** start Records supplied **
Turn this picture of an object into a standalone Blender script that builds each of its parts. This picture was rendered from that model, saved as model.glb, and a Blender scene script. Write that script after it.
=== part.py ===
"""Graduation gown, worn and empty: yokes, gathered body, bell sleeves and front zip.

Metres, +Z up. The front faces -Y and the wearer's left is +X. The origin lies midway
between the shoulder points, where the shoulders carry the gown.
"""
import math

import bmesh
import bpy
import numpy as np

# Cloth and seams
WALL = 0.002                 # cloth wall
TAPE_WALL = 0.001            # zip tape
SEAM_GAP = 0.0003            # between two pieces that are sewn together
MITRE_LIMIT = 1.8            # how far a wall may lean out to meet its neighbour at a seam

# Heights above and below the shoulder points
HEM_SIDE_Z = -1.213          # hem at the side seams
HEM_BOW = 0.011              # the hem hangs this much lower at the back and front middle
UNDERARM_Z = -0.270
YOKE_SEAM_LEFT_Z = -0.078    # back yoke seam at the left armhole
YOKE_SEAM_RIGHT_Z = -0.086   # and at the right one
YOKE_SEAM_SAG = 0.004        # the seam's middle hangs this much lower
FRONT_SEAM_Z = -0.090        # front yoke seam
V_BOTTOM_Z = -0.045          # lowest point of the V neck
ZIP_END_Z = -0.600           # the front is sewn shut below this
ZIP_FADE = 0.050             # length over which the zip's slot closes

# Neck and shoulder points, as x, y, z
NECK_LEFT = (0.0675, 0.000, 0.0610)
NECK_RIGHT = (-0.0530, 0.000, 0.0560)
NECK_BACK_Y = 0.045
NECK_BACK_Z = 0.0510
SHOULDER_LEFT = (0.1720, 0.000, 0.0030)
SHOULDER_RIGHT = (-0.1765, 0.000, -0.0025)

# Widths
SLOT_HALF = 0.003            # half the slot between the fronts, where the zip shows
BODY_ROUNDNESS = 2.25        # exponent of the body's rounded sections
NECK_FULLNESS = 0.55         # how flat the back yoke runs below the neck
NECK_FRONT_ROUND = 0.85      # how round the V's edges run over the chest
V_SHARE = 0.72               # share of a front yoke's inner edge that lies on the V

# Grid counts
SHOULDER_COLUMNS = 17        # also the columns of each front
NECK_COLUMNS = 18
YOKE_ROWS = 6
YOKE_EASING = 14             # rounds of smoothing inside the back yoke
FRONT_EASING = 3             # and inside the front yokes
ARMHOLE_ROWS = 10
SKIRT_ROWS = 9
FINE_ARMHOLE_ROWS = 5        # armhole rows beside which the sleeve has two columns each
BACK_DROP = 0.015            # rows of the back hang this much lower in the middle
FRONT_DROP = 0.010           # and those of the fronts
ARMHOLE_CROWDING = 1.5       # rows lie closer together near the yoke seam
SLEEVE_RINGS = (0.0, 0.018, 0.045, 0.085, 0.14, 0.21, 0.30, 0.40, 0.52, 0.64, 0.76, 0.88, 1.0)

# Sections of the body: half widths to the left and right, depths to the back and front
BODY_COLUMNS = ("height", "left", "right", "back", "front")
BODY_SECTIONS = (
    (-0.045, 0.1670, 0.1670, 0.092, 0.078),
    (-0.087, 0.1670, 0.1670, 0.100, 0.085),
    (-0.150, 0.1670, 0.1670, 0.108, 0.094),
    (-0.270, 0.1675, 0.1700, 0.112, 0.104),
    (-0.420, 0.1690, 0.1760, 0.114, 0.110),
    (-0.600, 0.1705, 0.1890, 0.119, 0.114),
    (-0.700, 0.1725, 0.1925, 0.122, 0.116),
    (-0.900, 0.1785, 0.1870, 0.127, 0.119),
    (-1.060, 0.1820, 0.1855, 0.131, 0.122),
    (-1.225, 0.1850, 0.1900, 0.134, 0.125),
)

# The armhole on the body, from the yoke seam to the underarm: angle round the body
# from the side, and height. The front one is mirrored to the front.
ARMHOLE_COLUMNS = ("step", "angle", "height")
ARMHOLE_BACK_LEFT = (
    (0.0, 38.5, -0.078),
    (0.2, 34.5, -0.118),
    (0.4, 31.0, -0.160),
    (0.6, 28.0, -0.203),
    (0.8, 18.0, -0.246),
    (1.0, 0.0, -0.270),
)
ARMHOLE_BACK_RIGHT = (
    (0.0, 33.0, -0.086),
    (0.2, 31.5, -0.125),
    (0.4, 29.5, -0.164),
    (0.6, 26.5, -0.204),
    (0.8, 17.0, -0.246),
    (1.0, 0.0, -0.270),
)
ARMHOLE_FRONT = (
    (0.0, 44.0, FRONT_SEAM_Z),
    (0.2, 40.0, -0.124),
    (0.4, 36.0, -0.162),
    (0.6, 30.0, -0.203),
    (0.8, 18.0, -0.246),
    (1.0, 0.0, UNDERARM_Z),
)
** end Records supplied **
** start Records supplied **
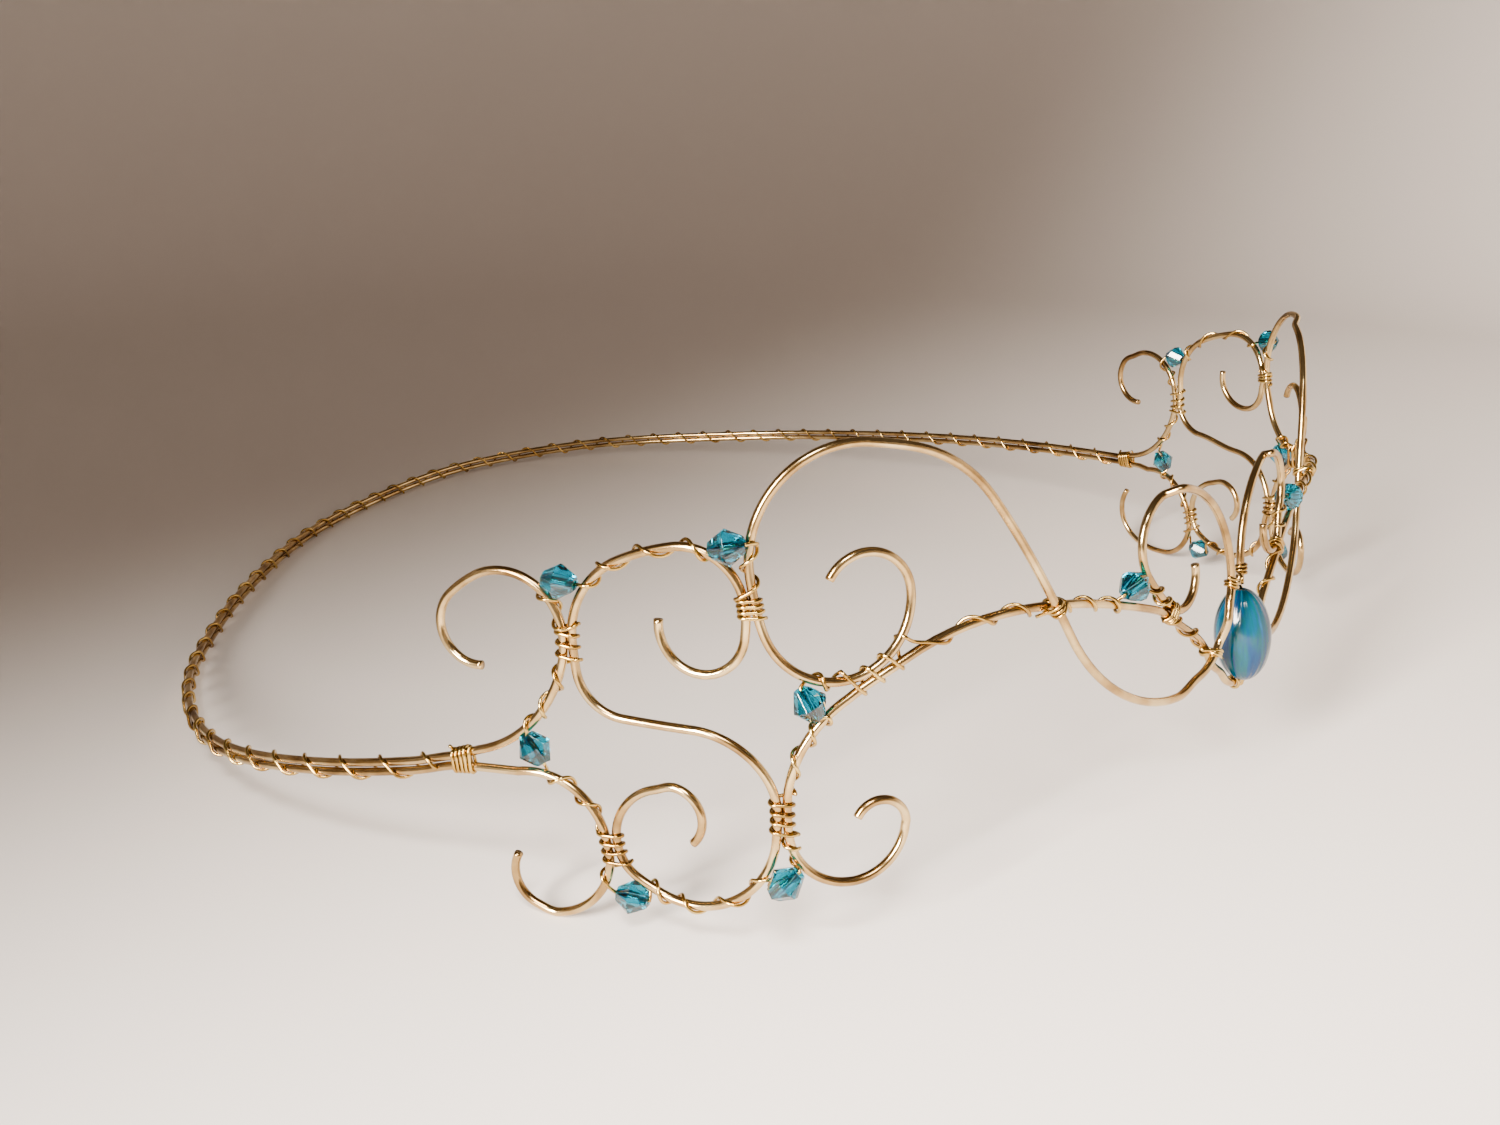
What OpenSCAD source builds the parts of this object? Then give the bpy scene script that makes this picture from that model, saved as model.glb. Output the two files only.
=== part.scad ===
** end Records supplied **
** start Records supplied **
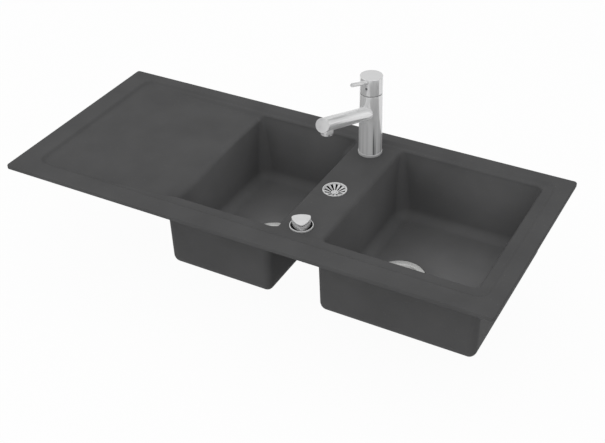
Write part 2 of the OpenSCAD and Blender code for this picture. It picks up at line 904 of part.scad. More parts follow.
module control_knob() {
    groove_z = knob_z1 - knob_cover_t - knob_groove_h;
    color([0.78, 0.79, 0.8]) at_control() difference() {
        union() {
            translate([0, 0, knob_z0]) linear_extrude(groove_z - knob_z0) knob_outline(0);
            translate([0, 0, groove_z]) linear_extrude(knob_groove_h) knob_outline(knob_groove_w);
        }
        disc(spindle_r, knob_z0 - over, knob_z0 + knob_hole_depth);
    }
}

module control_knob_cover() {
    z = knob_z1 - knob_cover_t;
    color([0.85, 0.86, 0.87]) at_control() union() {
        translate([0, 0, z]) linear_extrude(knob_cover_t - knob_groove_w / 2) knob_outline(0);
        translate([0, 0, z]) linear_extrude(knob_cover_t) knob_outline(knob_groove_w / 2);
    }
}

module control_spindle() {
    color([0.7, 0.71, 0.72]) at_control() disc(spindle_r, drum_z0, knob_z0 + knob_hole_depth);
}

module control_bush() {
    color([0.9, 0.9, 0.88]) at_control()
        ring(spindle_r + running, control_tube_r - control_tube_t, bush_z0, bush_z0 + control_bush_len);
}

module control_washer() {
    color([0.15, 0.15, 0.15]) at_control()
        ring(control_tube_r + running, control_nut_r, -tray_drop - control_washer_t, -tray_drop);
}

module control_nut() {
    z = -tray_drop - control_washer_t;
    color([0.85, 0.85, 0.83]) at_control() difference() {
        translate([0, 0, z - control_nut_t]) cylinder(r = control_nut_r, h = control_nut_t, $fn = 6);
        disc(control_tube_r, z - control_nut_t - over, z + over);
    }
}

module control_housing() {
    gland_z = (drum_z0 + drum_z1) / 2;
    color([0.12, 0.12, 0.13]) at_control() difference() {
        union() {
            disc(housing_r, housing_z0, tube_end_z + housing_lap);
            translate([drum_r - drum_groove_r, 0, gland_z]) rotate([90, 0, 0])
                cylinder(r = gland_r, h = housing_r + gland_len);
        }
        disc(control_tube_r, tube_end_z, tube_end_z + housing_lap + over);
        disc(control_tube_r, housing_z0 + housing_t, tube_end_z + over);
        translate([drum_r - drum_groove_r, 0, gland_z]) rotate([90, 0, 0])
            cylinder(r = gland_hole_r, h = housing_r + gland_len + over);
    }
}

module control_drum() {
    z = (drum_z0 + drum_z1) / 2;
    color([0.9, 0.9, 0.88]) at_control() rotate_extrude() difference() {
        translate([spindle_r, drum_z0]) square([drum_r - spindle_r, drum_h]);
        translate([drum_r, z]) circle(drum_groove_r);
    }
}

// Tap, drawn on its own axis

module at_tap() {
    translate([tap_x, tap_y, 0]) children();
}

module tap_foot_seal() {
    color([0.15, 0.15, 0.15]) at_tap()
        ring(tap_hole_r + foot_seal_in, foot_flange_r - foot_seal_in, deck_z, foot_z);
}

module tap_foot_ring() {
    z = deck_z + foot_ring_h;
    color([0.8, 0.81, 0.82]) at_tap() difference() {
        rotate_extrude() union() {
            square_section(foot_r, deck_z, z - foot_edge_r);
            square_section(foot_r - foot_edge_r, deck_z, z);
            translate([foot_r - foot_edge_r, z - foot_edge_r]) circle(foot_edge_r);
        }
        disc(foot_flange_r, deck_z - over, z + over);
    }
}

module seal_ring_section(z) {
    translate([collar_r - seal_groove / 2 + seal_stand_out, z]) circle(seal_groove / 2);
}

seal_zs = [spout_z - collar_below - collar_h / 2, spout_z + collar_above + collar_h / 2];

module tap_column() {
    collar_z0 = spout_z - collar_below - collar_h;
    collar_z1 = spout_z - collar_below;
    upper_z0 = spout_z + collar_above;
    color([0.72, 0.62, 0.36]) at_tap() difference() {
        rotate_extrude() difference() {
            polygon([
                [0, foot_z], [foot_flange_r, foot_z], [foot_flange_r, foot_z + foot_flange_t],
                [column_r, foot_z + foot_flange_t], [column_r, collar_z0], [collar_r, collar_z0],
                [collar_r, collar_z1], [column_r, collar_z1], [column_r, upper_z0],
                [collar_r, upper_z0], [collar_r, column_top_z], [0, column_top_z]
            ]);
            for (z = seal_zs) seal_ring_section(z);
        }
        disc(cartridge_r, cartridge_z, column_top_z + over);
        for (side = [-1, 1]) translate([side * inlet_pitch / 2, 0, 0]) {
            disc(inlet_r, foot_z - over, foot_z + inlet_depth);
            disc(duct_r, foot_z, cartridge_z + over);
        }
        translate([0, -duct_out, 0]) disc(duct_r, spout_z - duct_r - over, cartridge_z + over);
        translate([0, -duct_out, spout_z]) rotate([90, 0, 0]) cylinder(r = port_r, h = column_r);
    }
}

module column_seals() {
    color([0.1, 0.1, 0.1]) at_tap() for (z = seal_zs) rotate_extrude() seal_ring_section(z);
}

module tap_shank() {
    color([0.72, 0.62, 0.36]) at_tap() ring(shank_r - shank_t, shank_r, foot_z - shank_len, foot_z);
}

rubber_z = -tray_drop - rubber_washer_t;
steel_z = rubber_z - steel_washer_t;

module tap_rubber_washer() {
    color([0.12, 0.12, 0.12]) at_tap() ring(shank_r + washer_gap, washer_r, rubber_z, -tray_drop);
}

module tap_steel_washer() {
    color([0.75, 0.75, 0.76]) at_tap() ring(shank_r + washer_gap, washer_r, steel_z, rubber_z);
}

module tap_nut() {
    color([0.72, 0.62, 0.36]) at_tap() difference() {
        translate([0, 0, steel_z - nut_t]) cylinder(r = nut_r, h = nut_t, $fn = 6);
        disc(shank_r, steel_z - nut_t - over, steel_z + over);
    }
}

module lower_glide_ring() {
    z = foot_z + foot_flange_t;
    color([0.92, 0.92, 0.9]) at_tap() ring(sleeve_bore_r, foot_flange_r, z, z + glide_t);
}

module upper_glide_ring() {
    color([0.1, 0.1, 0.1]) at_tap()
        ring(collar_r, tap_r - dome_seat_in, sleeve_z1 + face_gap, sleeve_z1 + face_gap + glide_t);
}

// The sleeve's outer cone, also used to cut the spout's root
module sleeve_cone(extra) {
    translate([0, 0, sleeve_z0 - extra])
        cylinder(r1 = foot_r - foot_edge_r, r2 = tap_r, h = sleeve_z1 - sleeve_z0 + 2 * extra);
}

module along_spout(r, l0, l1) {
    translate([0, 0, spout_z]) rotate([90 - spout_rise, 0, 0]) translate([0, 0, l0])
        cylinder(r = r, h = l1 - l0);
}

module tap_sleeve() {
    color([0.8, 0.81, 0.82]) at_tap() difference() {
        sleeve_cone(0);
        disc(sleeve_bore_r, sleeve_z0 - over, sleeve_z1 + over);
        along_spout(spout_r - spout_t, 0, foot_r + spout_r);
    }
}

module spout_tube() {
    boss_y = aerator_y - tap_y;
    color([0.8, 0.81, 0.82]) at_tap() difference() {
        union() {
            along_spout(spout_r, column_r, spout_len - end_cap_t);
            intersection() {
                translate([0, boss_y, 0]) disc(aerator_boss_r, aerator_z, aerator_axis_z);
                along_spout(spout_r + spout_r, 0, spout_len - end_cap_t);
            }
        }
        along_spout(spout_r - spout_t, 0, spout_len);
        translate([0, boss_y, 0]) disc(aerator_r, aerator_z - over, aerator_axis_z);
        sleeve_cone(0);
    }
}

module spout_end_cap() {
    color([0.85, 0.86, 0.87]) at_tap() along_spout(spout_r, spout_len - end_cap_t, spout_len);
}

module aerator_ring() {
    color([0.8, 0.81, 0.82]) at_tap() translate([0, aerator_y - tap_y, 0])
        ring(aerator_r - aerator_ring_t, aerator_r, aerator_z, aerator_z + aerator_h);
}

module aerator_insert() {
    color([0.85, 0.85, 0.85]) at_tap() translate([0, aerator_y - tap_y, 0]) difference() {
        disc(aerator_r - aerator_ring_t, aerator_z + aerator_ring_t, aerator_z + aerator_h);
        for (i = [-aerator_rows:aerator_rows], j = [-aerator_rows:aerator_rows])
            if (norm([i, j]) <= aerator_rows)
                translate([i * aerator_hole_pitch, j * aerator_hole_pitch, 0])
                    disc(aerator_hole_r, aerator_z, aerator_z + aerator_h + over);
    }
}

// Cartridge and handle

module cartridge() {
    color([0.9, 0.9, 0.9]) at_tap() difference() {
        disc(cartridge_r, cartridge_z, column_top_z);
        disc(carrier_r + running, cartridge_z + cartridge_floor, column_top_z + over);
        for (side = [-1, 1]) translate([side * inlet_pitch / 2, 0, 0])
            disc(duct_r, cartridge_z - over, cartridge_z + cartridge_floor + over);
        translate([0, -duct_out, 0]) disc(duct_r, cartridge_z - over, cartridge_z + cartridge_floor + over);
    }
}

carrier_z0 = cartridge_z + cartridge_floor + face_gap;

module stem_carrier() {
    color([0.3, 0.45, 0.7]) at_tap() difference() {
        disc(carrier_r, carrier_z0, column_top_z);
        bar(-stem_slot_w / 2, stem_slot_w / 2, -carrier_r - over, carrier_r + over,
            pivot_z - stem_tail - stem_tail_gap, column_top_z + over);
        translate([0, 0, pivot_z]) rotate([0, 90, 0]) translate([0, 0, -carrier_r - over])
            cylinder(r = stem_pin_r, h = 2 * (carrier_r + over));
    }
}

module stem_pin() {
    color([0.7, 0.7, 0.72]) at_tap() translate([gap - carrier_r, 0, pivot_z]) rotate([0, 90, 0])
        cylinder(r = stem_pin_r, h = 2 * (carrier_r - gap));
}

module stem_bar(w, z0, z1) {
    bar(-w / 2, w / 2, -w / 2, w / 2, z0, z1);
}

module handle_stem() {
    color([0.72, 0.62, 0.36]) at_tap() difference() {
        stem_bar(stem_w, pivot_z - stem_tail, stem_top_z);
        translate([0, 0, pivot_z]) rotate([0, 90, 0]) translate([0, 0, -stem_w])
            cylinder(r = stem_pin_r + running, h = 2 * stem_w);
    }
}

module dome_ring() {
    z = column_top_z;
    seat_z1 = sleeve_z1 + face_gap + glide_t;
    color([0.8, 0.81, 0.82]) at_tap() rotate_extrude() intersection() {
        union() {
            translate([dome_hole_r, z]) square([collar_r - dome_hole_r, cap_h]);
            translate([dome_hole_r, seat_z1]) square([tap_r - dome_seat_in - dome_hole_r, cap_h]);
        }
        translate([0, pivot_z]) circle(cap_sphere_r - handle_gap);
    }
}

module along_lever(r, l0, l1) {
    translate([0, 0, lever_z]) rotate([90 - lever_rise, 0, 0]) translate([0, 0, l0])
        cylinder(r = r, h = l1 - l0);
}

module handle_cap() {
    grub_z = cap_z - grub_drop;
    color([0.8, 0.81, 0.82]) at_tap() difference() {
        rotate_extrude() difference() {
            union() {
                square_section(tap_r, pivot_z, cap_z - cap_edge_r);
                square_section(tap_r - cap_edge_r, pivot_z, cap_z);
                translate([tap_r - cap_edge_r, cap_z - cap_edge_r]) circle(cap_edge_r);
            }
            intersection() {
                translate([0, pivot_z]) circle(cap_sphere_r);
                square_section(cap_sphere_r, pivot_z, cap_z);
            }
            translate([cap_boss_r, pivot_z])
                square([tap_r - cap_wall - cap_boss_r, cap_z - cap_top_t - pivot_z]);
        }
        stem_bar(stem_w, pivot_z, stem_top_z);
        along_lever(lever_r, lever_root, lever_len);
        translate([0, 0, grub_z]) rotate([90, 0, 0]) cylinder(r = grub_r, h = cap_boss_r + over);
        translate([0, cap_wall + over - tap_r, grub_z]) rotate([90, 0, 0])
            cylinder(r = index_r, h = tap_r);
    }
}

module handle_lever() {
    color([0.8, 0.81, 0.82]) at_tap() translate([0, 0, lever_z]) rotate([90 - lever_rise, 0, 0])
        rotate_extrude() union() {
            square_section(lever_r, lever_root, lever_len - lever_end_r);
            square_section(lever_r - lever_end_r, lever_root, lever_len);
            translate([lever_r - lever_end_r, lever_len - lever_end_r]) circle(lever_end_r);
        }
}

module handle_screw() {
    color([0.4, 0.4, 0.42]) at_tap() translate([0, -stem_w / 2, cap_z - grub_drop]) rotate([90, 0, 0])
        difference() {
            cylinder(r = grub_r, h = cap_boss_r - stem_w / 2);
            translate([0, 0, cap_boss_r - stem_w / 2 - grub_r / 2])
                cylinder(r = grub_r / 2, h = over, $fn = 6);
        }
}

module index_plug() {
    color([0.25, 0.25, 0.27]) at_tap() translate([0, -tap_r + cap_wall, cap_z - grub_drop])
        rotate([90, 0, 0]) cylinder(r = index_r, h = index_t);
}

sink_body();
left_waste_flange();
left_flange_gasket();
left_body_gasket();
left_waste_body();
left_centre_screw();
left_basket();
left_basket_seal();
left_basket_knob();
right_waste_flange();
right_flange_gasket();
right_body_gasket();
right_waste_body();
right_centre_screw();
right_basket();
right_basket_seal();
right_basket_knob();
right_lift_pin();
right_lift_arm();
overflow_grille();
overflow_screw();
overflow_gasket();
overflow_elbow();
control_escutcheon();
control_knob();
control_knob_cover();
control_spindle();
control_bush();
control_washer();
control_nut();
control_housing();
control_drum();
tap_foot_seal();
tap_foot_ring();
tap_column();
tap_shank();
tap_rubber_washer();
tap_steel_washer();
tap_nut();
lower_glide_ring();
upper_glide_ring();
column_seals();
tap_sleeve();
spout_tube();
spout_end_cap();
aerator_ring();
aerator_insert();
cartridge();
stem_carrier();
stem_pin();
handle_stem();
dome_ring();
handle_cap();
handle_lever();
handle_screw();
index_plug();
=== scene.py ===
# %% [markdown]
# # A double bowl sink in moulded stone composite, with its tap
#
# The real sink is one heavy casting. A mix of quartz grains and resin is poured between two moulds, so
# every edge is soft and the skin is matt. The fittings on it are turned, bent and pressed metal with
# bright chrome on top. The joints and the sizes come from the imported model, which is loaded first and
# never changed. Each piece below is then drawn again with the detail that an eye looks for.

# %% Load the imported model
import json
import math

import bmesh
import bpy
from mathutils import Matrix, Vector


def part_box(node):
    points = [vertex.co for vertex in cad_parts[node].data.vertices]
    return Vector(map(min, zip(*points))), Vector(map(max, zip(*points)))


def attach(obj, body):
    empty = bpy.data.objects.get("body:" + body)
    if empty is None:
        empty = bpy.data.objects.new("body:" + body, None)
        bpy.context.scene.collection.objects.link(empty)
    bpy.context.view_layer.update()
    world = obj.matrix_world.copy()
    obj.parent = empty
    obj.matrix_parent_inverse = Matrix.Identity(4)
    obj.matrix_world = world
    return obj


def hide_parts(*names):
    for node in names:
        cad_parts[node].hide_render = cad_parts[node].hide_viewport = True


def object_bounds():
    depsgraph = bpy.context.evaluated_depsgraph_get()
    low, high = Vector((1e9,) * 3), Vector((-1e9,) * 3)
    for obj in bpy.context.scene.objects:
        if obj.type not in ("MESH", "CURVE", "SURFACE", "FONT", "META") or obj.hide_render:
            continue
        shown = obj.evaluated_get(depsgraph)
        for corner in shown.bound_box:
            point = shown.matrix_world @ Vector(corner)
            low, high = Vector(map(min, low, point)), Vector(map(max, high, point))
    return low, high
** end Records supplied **
▶ _Task prompt_
Starting with the line with "sink_body();" and ending with the line with "obj.matrix_parent_inverse = Matrix.Identity(4)", extract every line exactly and nothing outside that span.

▶ _Solution to this exercise_
sink_body();
left_waste_flange();
left_flange_gasket();
left_body_gasket();
left_waste_body();
left_centre_screw();
left_basket();
left_basket_seal();
left_basket_knob();
right_waste_flange();
right_flange_gasket();
right_body_gasket();
right_waste_body();
right_centre_screw();
right_basket();
right_basket_seal();
right_basket_knob();
right_lift_pin();
right_lift_arm();
overflow_grille();
overflow_screw();
overflow_gasket();
overflow_elbow();
control_escutcheon();
control_knob();
control_knob_cover();
control_spindle();
control_bush();
control_washer();
control_nut();
control_housing();
control_drum();
tap_foot_seal();
tap_foot_ring();
tap_column();
tap_shank();
tap_rubber_washer();
tap_steel_washer();
tap_nut();
lower_glide_ring();
upper_glide_ring();
column_seals();
tap_sleeve();
spout_tube();
spout_end_cap();
aerator_ring();
aerator_insert();
cartridge();
stem_carrier();
stem_pin();
handle_stem();
dome_ring();
handle_cap();
handle_lever();
handle_screw();
index_plug();
=== scene.py ===
# %% [markdown]
# # A double bowl sink in moulded stone composite, with its tap
#
# The real sink is one heavy casting. A mix of quartz grains and resin is poured between two moulds, so
# every edge is soft and the skin is matt. The fittings on it are turned, bent and pressed metal with
# bright chrome on top. The joints and the sizes come from the imported model, which is loaded first and
# never changed. Each piece below is then drawn again with the detail that an eye looks for.

# %% Load the imported model
import json
import math

import bmesh
import bpy
from mathutils import Matrix, Vector


def part_box(node):
    points = [vertex.co for vertex in cad_parts[node].data.vertices]
    return Vector(map(min, zip(*points))), Vector(map(max, zip(*points)))


def attach(obj, body):
    empty = bpy.data.objects.get("body:" + body)
    if empty is None:
        empty = bpy.data.objects.new("body:" + body, None)
        bpy.context.scene.collection.objects.link(empty)
    bpy.context.view_layer.update()
    world = obj.matrix_world.copy()
    obj.parent = empty
    obj.matrix_parent_inverse = Matrix.Identity(4)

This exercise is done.